Upon consideration of the resistance movements and educational efforts described in the previous chapters, one might be led to ponder possible paths forward for Indigenous individuals and communities in Canada and elsewhere. In such a spirit, this chapter presents insights from an inquiry into renewable energy development by Indigenous communities across Canada. The focus is on Indigenous leadership in developing renewable energy projects that align with traditional ecological philosophies while also providing increased economic and energy security, sovereignty, and educational opportunities. These projects build new knowledges and practices across cultural divides.

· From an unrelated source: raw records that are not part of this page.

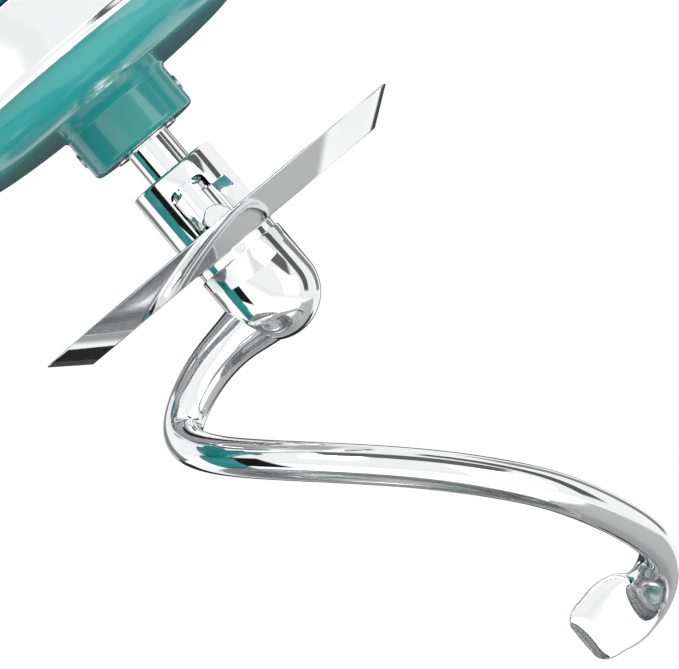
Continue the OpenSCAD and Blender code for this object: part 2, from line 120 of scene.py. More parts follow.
class Graph:
    """One material's node tree."""

    def __init__(self, name: str) -> None:
        """Starts an empty material called name."""
        self.material = bpy.data.materials.new(name)
        self.material.use_nodes = True
        self.tree = self.material.node_tree
        self.tree.nodes.clear()
        coordinates = self.tree.nodes.new("ShaderNodeTexCoord")
        self.place = Maths(self, coordinates.outputs["Object"])

    def node(self, kind: str, settings: dict | None = None, values: dict | None = None,
             out: object = 0) -> Maths:
        """Adds a node: its settings first, then its inputs.

        Args:
            kind: the node's type.
            settings: attributes of the node.
            values: numbers, tuples or Maths for its inputs, by name or index.
            out: the name or index of the output returned.

        Returns:
            The chosen output.
        """
        made = self.tree.nodes.new(kind)
        for key, value in (settings or {}).items():
            setattr(made, key, value)
        for key, value in (values or {}).items():
            if isinstance(value, Maths):
                self.tree.links.new(value.socket, made.inputs[key])
            else:
                made.inputs[key].default_value = value
        return Maths(self, made.outputs[out])

    def noise(self, scale: float, detail: float = 2.0, stretch: Sequence[float] = (1, 1, 1)) -> Maths:
        """Returns noise on the object's own coordinates.

        Args:
            scale: features per metre.
            detail: octaves.
            stretch: factors on X, Y and Z.

        Returns:
            The noise's value.
        """
        where = self.node("ShaderNodeMapping", None, {"Vector": self.place, "Scale": tuple(stretch)})
        return self.node("ShaderNodeTexNoise", None, {"Vector": where, "Scale": scale, "Detail": detail})

    def axis(self, which: str, origin: Vector = Vector(), turn: Matrix | None = None) -> Maths:
        """Returns one coordinate, X, Y or Z, measured from origin in axes turned by turn."""
        ends = {0: self.place, 1: tuple(origin)}
        moved = self.node("ShaderNodeVectorMath", {"operation": "SUBTRACT"}, ends)
        if turn is not None:
            direction = turn.col["XYZ".index(which)]
            return self.node("ShaderNodeVectorMath", {"operation": "DOT_PRODUCT"},
                             {0: moved, 1: tuple(direction)}, out="Value")
        return self.node("ShaderNodeSeparateXYZ", None, {0: moved}, out=which)

    def mix(self, factor: object, first: Sequence[float], second: Sequence[float]) -> Maths:
        """Returns a colour between first and second."""
        ends = {"Factor": factor, 6: (*first, 1.0), 7: (*second, 1.0)}
        return self.node("ShaderNodeMix", {"data_type": "RGBA"}, ends, out=2)

    def bump(self, height: Maths, depth: float, strength: float = 0.5) -> Maths:
        """Returns a normal pushed by height, depth metres deep."""
        return self.node("ShaderNodeBump", None, {"Height": height, "Distance": depth, "Strength": strength})

    def finish(self, **inputs: object) -> bpy.types.Material:
        """Adds the Principled shader; a name's underscores stand for spaces.

        Returns:
            The finished material.
        """
        values = {key.replace("_", " "): value for key, value in inputs.items()}
        shader = self.node("ShaderNodeBsdfPrincipled", None, values)
        output = self.tree.nodes.new("ShaderNodeOutputMaterial")
        self.tree.links.new(shader.socket, output.inputs["Surface"])
        return self.material


# ---------------------------------------------------------------- finishes


@dataclass(frozen=True)
class GlossPaint:
    """Enamel over a metal casting, with a clear coat."""

    colour: tuple[float, float, float] = (0.017, 0.315, 0.306)
    deep: tuple[float, float, float] = (0.012, 0.25, 0.246)
    roughness: float = 0.2

    def build(self, name: str) -> bpy.types.Material:
        """Returns the paint: fine flake, slow drift of tone and faint orange peel."""
        graph = Graph(name)
        drift = graph.noise(9.0, 2.0)
        flake = graph.noise(5200.0, 1.0).smooth(0.55, 0.75)
        peel = graph.noise(420.0, 2.0)
        tone = graph.mix(drift.smooth(0.35, 0.65) * 0.7 + flake * 0.3, self.deep, self.colour)
        rough = self.roughness + 0.05 * drift + 0.05 * flake
        return graph.finish(Base_Color=tone, Roughness=rough, Coat_Weight=0.6, Coat_Roughness=0.035,
                            Specular_IOR_Level=0.4, Normal=graph.bump(peel, 0.00004, 0.12))


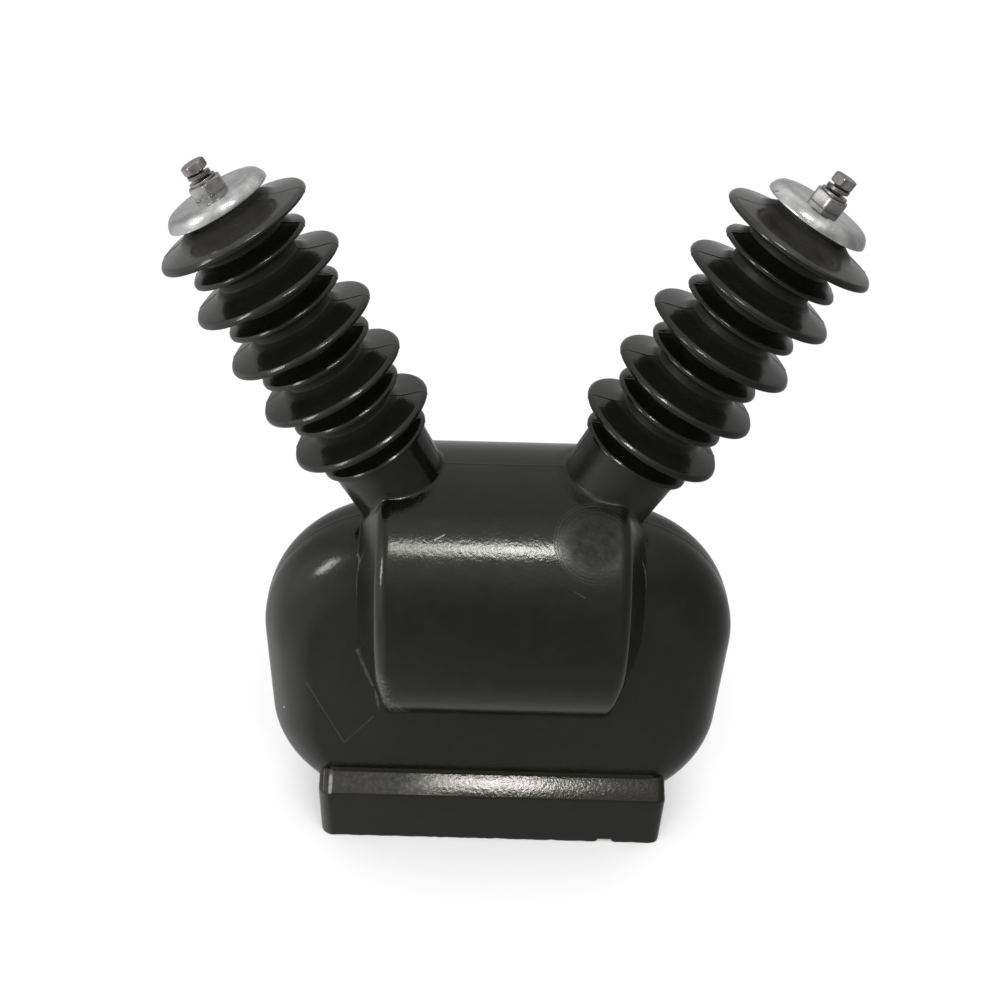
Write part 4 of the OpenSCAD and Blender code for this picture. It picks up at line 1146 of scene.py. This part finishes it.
def build_plate():
    """Blank curved plate with a pressed border on the rear of the barrel."""
    nx, na = 85, 49
    X = np.linspace(-42, 42, nx)
    A = np.radians(np.linspace(8 - 15, 8 + 15, na))
    hw, ha = 42.0, math.radians(15) * BARREL_R
    top, low = [], []
    for i, w in enumerate(A):
        s = (w - math.radians(8)) * BARREL_R
        for x in X:
            cx, cs = hw - abs(x), ha - abs(s)
            # rounded corners: points outside the corner arc are drawn in
            xx, ss = x, s
            rc = 3.0
            if cx < rc and cs < rc:
                d = math.hypot(rc - cx, rc - cs)
                if d > rc:
                    k = rc / d
                    xx = math.copysign(hw - rc + (rc - cx) * k, x); ss = math.copysign(ha - rc + (rc - cs) * k, s)
            e = min(cx, cs)
            h = 0.80 - 0.18 * max(0, 1 - e / 0.5) ** 2
            h += -0.16 * math.exp(-((e - 3.2) / 0.45) ** 2) - 0.06 * math.exp(-((e - 4.6) / 0.4) ** 2)
            ww = math.radians(8) + ss / BARREL_R
            for arr, r in ((top, BARREL_R + h), (low, BARREL_R - 0.6)):
                arr.append((xx, r * math.cos(ww), BARREL_Z + r * math.sin(ww)))
    v = top + low
    o = len(top)
    f = []
    for i in range(na - 1):
        for j in range(nx - 1):
            q = (i * nx + j, i * nx + j + 1, (i + 1) * nx + j + 1, (i + 1) * nx + j)
            f.append(tuple(reversed(q))); f.append(tuple(o + t for t in q))
    rim = [j for j in range(nx)] + [i * nx + nx - 1 for i in range(1, na)] + [(na - 1) * nx + j for j in range(nx - 2, -1, -1)] + [i * nx for i in range(na - 2, 0, -1)]
    for a, b in zip(rim, rim[1:] + rim[:1]):
        f.append((a, b, o + b, o + a))
    return mesh_object("blank_rating_plate", v, f, MAT["plate_metal"], angle=35)


def build_rivets():
    path = refine(fillet_path([(2.6, -1.2, 0), (2.6, 0.1, 0.2), (2.45, 0.75, 0.5), (1.5, 1.25, 1.0), (0.2, 1.35, 0)]), 0.4)
    v, f, o = [], [], 0
    for sx in (-1, 1):
        for w in (8 - 15 + 2.4, 8 + 15 - 2.4):
            a = np.linspace(0, 2 * math.pi, 36, endpoint=False)
            P = np.stack([path[:, None, 0] * np.cos(a), path[:, None, 0] * np.sin(a), np.repeat(path[:, None, 1], 36, 1)], -1).reshape(-1, 3)
            P = np.concatenate([P, [[0, 0, path[0, 1]], [0, 0, path[-1, 1]]]])
            m, k = len(path), 36
            b, t = len(P) - 2, len(P) - 1
            ff = [tuple(r) for r in grid_faces(m, k)] + [(b, (j + 1) % k, j) for j in range(k)] + [(t, (m - 1) * k + j, (m - 1) * k + (j + 1) % k) for j in range(k)]
            W = math.radians(w); c, s = math.cos(W), math.sin(W)
            # local z runs outwards along the radius, local y is the tangent
            rad = BARREL_R + 0.8 + P[:, 2]
            y = rad * c + P[:, 1] * s
            z = BARREL_Z + rad * s - P[:, 1] * c
            v.append(np.stack([sx * 38.0 + P[:, 0], y, z], 1)); f += [tuple(i + o for i in q) for q in ff]; o += len(P)
    return mesh_object("rating_plate_rivets", np.concatenate(v), f, MAT["cover_metal"], angle=40)


def build_inserts():
    """Threaded inserts in the underside, with a real internal thread."""
    v, f, o = [], [], 0
    n = 72
    a = np.linspace(0, 2 * math.pi, n, endpoint=False)
    for sx in (-1, 1):
        for sy in (-1, 1):
            zin = np.arange(0.9, 20.2, 0.25)
            rows = [np.full(n, 9.0), np.full(n, 9.0), np.full(n, 8.85), np.full(n, 8.2), np.full(n, 6.1)]
            zz = [23.9, 0.3, 0.05, 0.03, 0.03]
            R = []
            Z = []
            for r, z in zip(rows, zz):
                R.append(r); Z.append(np.full(n, z))
            for z in zin:
                ph = (z / 1.75 - a / (2 * math.pi)) % 1.0
                tri = np.abs(ph * 2 - 1)
                R.append(5.1 + 0.75 * np.clip((tri - 0.1) / 0.75, 0, 1) * min(1, (z - 0.6) / 0.8 + 0.3)); Z.append(np.full(n, z))
            R, Z = np.array(R), np.array(Z)
            P = np.stack([sx * 105 + R * np.cos(a), sy * 38 + R * np.sin(a), Z], -1).reshape(-1, 3)
            m = len(R)
            P = np.concatenate([P, [[sx * 105, sy * 38, 20.15], [sx * 105, sy * 38, 23.9]]])
            c, t = len(P) - 2, len(P) - 1
            ff = [tuple(reversed(r)) for r in grid_faces(m, n)]
            ff += [(c, (m - 1) * n + (j + 1) % n, (m - 1) * n + j) for j in range(n)]
            ff += [(t, j, (j + 1) % n) for j in range(n)]
            ff = [tuple(reversed(q)) for q in ff]
            v.append(P); f += [tuple(i + o for i in q) for q in ff]; o += len(P)
    return mesh_object("threaded_base_inserts", np.concatenate(v), f, MAT["insert_brass"], angle=35)


# ------------------------------------------------------------------ assemble
casing = build_casing(); plinth = build_plinth(); housing = build_housing(); flash = build_flash()
for ob in (casing, plinth, housing, flash):
    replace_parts(ob, "body_casting")

for side, w in ((-1, "left"), (1, "right")):
    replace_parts(build_bushing(side, w + "_ribbed_bushing"), w + "_bushing")
    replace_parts(build_cap(side, w + "_pressed_cap"), w + "_terminal_cap")
    tp, tb = (math.radians(-75), math.radians(-109)) if side < 0 else (math.radians(-82), math.radians(-87))
    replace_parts(hex_piece(w + "_hex_post", side, MAT["post_metal"], 19.0, CAP_T, 7.2, tp, 1.1, 0.0, hole=4.2), w + "_terminal_post")
    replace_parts(ring_piece(w + "_plain_washer", side, MAT["fastener_steel"], 8.0, 4.25, POST_T, 1.6, tilt=0.0), w + "_flat_washer")
    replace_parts(spring_piece(w + "_split_washer", side, MAT["fastener_steel"], 6.7, 4.2, POST_T + 1.6, 2.1, 4.4), w + "_spring_washer")
    head = hex_piece(w + "_bolt_head", side, MAT["fastener_steel"], 13.0, 181.2, 5.3, tb, 1.0, 0.8, crown=0.0)
    thread = thread_piece(w + "_bolt_thread", side, MAT["fastener_steel"], 8.0, 1.25, 165.5, 181.4)
    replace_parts(head, w + "_terminal_bolt"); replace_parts(thread, w + "_terminal_bolt")

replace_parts(build_cover(), "box_cover"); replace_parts(build_gasket(), "box_gasket"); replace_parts(build_screws(), "cover_screws")
for ob, node in build_gland():
    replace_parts(ob, node)
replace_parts(build_plate(), "rating_plate"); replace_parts(build_rivets(), "plate_rivets")
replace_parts(build_inserts(), "base_inserts")
path = refine(fillet_path([(7.0, -20.0, 0), (7.0, 0.8, 0.2), (6.8, 1.0, 0.1), (4.0, 1.0, 0)]), 3.0)
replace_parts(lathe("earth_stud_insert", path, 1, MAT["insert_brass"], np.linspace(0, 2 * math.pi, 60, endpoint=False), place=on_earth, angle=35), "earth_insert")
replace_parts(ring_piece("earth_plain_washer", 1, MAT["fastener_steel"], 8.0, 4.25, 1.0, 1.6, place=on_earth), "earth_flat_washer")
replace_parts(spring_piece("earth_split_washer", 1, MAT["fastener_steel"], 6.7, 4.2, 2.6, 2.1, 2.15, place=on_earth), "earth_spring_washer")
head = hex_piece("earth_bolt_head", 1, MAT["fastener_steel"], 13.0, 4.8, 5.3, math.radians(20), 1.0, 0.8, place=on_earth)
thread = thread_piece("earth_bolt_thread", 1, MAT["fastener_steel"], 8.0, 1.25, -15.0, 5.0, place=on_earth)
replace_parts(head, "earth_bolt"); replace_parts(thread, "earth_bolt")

# ------------------------------------------------------------------ floor, light and camera
floor_mat, fnt, fbs = new_mat("studio_floor", (0.93, 0.93, 0.93), 0.9, spec=0.0)
fn = Net(fnt)
fnt.links.new(fn.mix(fn.noise(3.0, 2.0), (0.925, 0.925, 0.925), (0.94, 0.94, 0.94)), fbs.inputs["Base Color"])
S = 9.0
me = bpy.data.meshes.new("studio_floor")
me.from_pydata([(-S, -S, 0), (S, -S, 0), (S, S, 0), (-S, S, 0)], [], [(0, 1, 2, 3)])
me.materials.append(floor_mat)
floor = bpy.data.objects.new("studio_floor", me)
bpy.context.scene.collection.objects.link(floor)
floor.visible_glossy = False


def area(name, loc, target, sx, sy, power, color=(1, 1, 1), spread=math.pi):
    d = bpy.data.lights.new(name, "AREA")
    d.shape = "RECTANGLE"; d.size = sx; d.size_y = sy; d.energy = power; d.color = color; d.spread = spread
    o = bpy.data.objects.new(name, d)
    bpy.context.scene.collection.objects.link(o)
    o.location = loc
    o.rotation_euler = (Vector(target) - Vector(loc)).to_track_quat("-Z", "Y").to_euler()
    return o


LIGHTS = []
for lname, lx, lw, rad in (("key_softbox_left", -0.105, 0.25, 21.5), ("key_softbox_right", 0.0775, 0.121, 58.0), ("key_softbox_edge", 0.163, 0.050, 12.0),
                           ("key_softbox_fade", 0.2205, 0.065, 4.0), ("key_softbox_tail", 0.293, 0.080, 2.4)):
    lamp = area(lname, (lx, -0.744, 1.55), (lx - 0.05, -0.03, 0.20), lw, 0.175, rad * math.pi * lw * 0.175)
    lamp.visible_diffuse = False
side_window = area("left_window", (-1.62, -0.88, 1.02), (-0.10, -0.02, 0.20), 0.34, 0.55, 16.0 * math.pi * 0.34 * 0.55)
side_window.visible_diffuse = False
fill = area("floor_fill", (0.0, -0.62, 0.62), (0.0, -0.22, 0.0), 0.9, 0.35, 3.4 * math.pi * 0.9 * 0.35)
fill.visible_glossy = False

# the room as the object sees it: pale, brighter behind, above and to the left, dark to the front right
world = bpy.data.worlds.new("studio")
bpy.context.scene.world = world
world.use_nodes = True
wnt = world.node_tree
bg = wnt.nodes["Background"]
wn = Net(wnt)
gen = wnt.nodes.new("ShaderNodeTexCoord").outputs["Generated"]


def toward(v, a, b, lo, hi):
    return wn.remap(wn.vmath("DOT_PRODUCT", gen, tuple(Vector(v).normalized())), a, b, lo, hi, True)


room = wn.math("ADD", 0.53, toward((0, 0, 1), 0.08, 0.97, 0.0, 0.50))
room = wn.math("MULTIPLY", room, toward((0.97, 0.05, -0.05), 0.25, 0.95, 1.0, 0.72))
room = wn.math("MULTIPLY", room, toward((0, 0, -1), 0.72, 0.97, 1.0, 0.88))
room = wn.math("ADD", room, toward((-0.89, -0.38, -0.25), 0.38, 0.92, 0.0, 0.70))
room = wn.math("ADD", room, toward((-0.88, -0.36, 0.30), 0.84, 0.97, 0.0, 0.40))
room = wn.math("ADD", room, toward((0.03, -0.50, 0.86), 0.84, 0.97, 0.0, 0.42))
lp = wnt.nodes.new("ShaderNodeLightPath")
room = wn.math("ADD", wn.math("MULTIPLY", room, wn.math("SUBTRACT", 1.0, lp.outputs["Is Diffuse Ray"])), wn.math("MULTIPLY", lp.outputs["Is Diffuse Ray"], 1.12))
room = wn.math("ADD", wn.math("MULTIPLY", room, wn.math("SUBTRACT", 1.0, lp.outputs["Is Camera Ray"])), lp.outputs["Is Camera Ray"])
wnt.links.new(room, bg.inputs["Strength"])
bg.inputs["Color"].default_value = (1, 1, 1, 1)

sc = bpy.context.scene
sc.view_settings.view_transform = "Standard"
sc.view_settings.look = "None"
sc.view_settings.exposure = 0.0
sc.view_settings.gamma = 1.0

cam_data = bpy.data.cameras.new("camera")
cam = bpy.data.objects.new("camera", cam_data)
sc.collection.objects.link(cam)
cam_data.sensor_fit = "HORIZONTAL"; cam_data.sensor_width = 36.0
cam_data.lens = 1109.12 * 36.0 / 1000.0
cam_data.shift_x = (500.0 - 459.155) / 1000.0
cam_data.shift_y = (498.857 - 500.0) / 1000.0
cam_data.clip_start = 0.05; cam_data.clip_end = 60.0
cam_data.dof.use_dof = False
Fv = Vector((-0.00770345, 0.81377104, -0.58113453)); Rv = Vector((0.99966297, 0.02067505, 0.01570014)); Uv = Vector((-0.02479131, 0.58081772, 0.81365605))
rot = Matrix(((Rv.x, Uv.x, -Fv.x), (Rv.y, Uv.y, -Fv.y), (Rv.z, Uv.z, -Fv.z)))
cam.matrix_world = Matrix.Translation(Vector((-0.023446, -0.603595, 0.713559))) @ rot.to_4x4()
sc.camera = cam
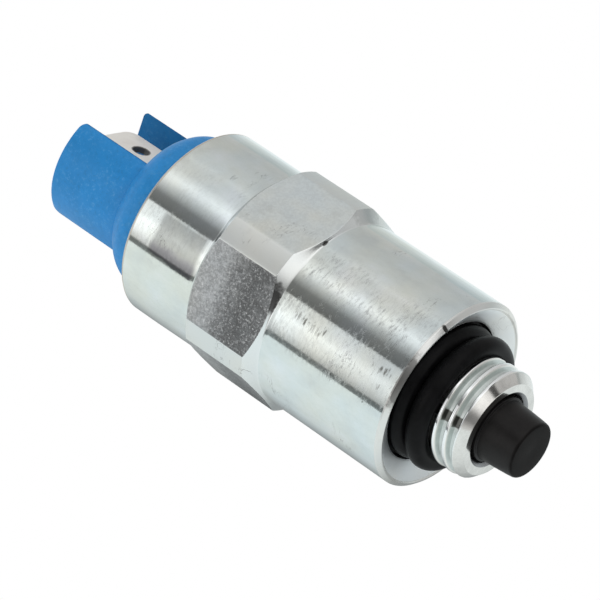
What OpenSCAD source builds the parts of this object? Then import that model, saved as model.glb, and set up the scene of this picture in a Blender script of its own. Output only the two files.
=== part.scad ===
// Fuel shutoff solenoid, screw-in, with a plunger that a spring pushes out.
// Frame: X runs along the axis to the nose, Z is up, zero is the centre of the
// front rim that butts on the pump. The part lies on one flat of its hexagon.
// Sizes are in millimetres.

/* [Housing] */
// diameter of the two plain cylinders
body_d = 24.8; // [24.4:0.1:25.3]
// distance across the flats of the hexagon
hex_af = 25.5; // [25.4:0.1:26]
// diameter that the hexagon corners are turned down to
hex_corner_d = 27.7; // [27.4:0.1:28.8]
// length of the hexagon between its two chamfers
hex_len = 9.3; // [7:0.1:11]
// distance from the front rim back to the hexagon's front chamfer
hex_back = 20.6; // [18.5:0.1:22]
// distance from the front rim back to the rear rim
body_len = 42.5; // [41:0.1:45]
// width of the bevel on the front rim
front_bevel = 0.5; // [0.2:0.05:0.8]
// depth of the recess that holds the rear sealing ring
dish_depth = 2.75; // [2.4:0.05:3.1]

/* [Nose] */
// thread diameter over the crests
thread_d = 14.3; // [14:0.1:14.8]
// distance from one thread crest to the next
thread_pitch = 1.6; // [1.2:0.1:1.8]
// depth of the thread
thread_depth = 0.75; // [0.4:0.05:0.85]
// distance that the nose stands out of the front rim
nose_len = 7.6; // [7.2:0.1:9]
// section of both sealing rings
ring_section = 2.8; // [2.6:0.05:2.85]

/* [Plunger] */
// travel of the plunger into the body
travel = 3.5; // [2:0.1:4]
// distance that the rubber tip stands out of the front rim
tip_reach = 12.5; // [12:0.1:14]
// diameter of the rubber tip at its end
tip_end_d = 7.3; // [6.6:0.1:7.5]
// diameter of the sliding steel plunger
armature_d = 10.4; // [9.8:0.1:10.6]
// turns of the return spring
spring_turns = 8; // [5:1:10]

/* [Connector] */
// outer diameter of the two connector walls
tube_d = 17; // [16.4:0.1:17.6]
// distance from the front rim back to the connector's end
connector_reach = 58.6; // [56.5:0.1:61]
// width of the slot between the walls
slot_w = 11.4; // [10.6:0.1:12]
// roll of the slot about the axis, from upright
slot_roll = -24; // [-40:1:40]
// width of the blade terminal
blade_w = 6.3; // [4.8:0.1:6.4]
// thickness of the blade terminal
blade_t = 0.8; // [0.5:0.1:1]
// distance of the blade from the axis
blade_rise = 3.9; // [3.6:0.1:4.4]

/* [Shown] */
// one piece, or all of them

/* [Hidden] */
$fn = 96;
// gaps: a seat is nearly closed, a running fit lets the piece slide
seat_gap = 0.02;
fit_gap = 0.05;
loose_gap = 0.15;
cut = 1;
body_r = body_d / 2;
corner_r = hex_corner_d / 2;
// housing stations along the axis, all negative behind the front rim
hex_front = -hex_back;
hex_rear = hex_front - hex_len;
body_rear = -body_len;
chamfer_slope = 0.83;
corner_step = corner_r - body_r;
cone_front = hex_front + chamfer_slope * corner_step;
cone_rear = hex_rear - chamfer_slope * corner_step;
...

Broader sociocritical concerns regarding renewable energy development, the associated challenges of renewable energy education, and Indigenous environmental education in the context of capitalist and nationalist agendas are also discussed. ← 127 | 128 →

Leading Indigenous thinkers such as Anishnaabe scholar and leader Laduke (2014) and Maori scholar Maria Bargh (2010), both supportive of Indigenous renewable energy projects in general, note that some Indigenous communities are in fact held back by outsiders’ over-romanticization of Indigenous environmental traditions; they don’t want Indigenous peoples to embrace and become leaders in contemporary technologies as it challenges their outdated notions of Indigeneity. Bargh also notes that such a view fails to fulfill the provisions enshrined in the UN’s International Declaration of the Rights of Indigenous people to not only continue traditional harvesting activities on traditional lands, but also to pursue development in a contemporary manner.